After Cullors complained about the “attacks” against BLM as a nonprofit entity, Oliver said the criticism is “why so many folks avoid the nonprofit industrial complex.” Cullors agreed.

“This 990 structure, this nonprofit system structure, this is like, deeply unsafe,” Cullors said. “Like this is being literally weaponized against us, against the people we work with. I can’t tell you how many people are like, ‘Am I next? Like, are they going to do this to me?’”

If other nonprofit leaders mishandle millions in funds, it likely would happen to them.

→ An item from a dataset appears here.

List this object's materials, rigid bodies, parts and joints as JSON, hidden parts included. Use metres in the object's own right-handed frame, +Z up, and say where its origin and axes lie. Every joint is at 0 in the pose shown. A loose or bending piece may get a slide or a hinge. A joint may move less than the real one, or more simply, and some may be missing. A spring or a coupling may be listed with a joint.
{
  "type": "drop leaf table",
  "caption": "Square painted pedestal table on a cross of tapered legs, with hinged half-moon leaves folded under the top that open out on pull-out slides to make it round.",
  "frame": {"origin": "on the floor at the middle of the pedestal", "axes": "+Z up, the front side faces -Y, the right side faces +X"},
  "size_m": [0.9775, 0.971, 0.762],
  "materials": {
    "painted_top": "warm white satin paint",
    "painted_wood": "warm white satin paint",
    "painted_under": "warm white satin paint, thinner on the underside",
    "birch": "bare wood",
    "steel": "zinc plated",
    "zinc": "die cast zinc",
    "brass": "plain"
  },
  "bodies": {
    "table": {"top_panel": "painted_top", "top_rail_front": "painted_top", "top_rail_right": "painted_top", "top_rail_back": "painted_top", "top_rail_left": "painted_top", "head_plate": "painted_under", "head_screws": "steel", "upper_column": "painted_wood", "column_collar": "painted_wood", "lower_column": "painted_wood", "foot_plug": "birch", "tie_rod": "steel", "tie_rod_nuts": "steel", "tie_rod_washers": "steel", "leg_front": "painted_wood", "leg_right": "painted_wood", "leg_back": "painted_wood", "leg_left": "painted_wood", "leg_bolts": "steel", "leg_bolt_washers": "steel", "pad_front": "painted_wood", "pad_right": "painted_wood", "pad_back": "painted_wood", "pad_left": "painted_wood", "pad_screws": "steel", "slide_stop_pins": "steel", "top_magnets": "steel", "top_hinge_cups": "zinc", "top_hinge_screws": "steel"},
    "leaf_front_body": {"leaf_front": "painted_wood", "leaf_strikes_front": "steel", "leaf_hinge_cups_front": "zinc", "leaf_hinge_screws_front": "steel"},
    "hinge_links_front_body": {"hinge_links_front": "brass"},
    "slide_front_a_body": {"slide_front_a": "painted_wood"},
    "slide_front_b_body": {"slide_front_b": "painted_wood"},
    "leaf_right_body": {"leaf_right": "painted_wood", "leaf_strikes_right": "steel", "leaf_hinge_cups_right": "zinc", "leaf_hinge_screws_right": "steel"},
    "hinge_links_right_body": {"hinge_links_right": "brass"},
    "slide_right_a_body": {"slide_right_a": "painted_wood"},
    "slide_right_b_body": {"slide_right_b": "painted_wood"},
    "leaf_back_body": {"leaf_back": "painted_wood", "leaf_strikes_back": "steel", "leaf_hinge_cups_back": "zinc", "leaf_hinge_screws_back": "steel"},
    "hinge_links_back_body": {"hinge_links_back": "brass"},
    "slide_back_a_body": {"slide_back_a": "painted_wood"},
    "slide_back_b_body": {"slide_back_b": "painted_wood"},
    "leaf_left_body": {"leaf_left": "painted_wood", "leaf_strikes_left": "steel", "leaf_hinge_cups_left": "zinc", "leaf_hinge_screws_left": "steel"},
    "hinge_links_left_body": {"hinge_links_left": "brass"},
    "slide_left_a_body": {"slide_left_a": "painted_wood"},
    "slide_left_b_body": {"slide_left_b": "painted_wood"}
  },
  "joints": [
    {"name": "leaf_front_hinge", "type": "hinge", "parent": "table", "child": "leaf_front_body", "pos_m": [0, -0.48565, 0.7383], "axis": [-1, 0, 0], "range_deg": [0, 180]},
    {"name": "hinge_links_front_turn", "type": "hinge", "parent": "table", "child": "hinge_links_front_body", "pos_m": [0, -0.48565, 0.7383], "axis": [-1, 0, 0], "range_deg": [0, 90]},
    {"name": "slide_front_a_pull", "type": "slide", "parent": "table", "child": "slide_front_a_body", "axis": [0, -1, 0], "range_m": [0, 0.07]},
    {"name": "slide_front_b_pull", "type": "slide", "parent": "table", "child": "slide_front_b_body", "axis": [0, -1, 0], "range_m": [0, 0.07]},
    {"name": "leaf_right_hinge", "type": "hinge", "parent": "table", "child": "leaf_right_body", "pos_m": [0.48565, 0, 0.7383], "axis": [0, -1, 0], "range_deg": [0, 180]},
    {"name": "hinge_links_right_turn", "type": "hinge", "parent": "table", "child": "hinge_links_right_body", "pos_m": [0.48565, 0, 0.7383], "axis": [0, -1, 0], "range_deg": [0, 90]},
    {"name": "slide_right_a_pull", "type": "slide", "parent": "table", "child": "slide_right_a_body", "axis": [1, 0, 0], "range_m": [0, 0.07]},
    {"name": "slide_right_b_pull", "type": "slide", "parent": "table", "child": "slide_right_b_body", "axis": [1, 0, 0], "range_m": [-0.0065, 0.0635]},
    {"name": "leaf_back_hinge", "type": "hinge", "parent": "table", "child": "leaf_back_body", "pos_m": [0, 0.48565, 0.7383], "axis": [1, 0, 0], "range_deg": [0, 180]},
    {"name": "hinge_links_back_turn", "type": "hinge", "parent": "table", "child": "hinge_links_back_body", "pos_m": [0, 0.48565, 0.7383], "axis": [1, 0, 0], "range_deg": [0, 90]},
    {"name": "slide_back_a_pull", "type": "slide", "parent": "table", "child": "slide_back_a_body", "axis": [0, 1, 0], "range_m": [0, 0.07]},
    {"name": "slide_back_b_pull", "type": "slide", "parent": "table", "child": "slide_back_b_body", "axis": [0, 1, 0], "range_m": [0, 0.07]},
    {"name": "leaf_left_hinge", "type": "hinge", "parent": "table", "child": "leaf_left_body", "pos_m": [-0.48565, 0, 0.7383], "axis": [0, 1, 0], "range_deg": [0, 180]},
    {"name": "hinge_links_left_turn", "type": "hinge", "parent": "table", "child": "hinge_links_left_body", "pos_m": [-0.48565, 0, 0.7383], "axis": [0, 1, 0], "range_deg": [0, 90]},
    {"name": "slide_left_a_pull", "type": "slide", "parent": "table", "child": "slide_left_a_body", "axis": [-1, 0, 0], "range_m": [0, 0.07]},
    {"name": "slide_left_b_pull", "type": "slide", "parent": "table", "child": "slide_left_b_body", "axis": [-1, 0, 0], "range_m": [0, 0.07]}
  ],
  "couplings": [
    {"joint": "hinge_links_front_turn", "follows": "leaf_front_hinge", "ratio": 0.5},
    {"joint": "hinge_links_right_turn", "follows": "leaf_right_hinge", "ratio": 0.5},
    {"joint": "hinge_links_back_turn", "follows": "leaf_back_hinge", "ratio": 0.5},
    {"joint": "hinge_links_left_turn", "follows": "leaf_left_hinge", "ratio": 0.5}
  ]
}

The WA Secretary of State Corporations and Charities Division warned BLM to cease fundraising efforts in the state because the nonprofit had not submitted its registration or renewal paperwork. Even after the warning, BLM continued to fundraise in Washington, according to a February 2022 Washington Examiner report. At the time, they noted BLM was out of compliance in Connecticut, Maine, Maryland, New Jersey, North Carolina, and Virginia.

Despite the ongoing claims of BLM financial mismanagement, Cullors argues there is a “right-wing” attack that she labels “a misinformation and disinformation effort to not just challenge Black Lives Matter and the organization,” but all black organizers.

“But it’s an experiment. If they win, then it’s the next black-led organization. And then there’s the next black-led organization, and it’s the next black person who’s leading that. And so it’s so important that we pay attention to what’s happening,” Cullors warned.

But all that’s happening is Cullors working to carve out a new class of privileges. And when things don’t go as planned, she has an audience happy to support her claims of victimhood.

Given that victimhood is a core tenet of race hustlers — Didn’t get that job or raise? Stuck in poverty? Grades not where they should be? Institutionalized racism! — her position makes sense.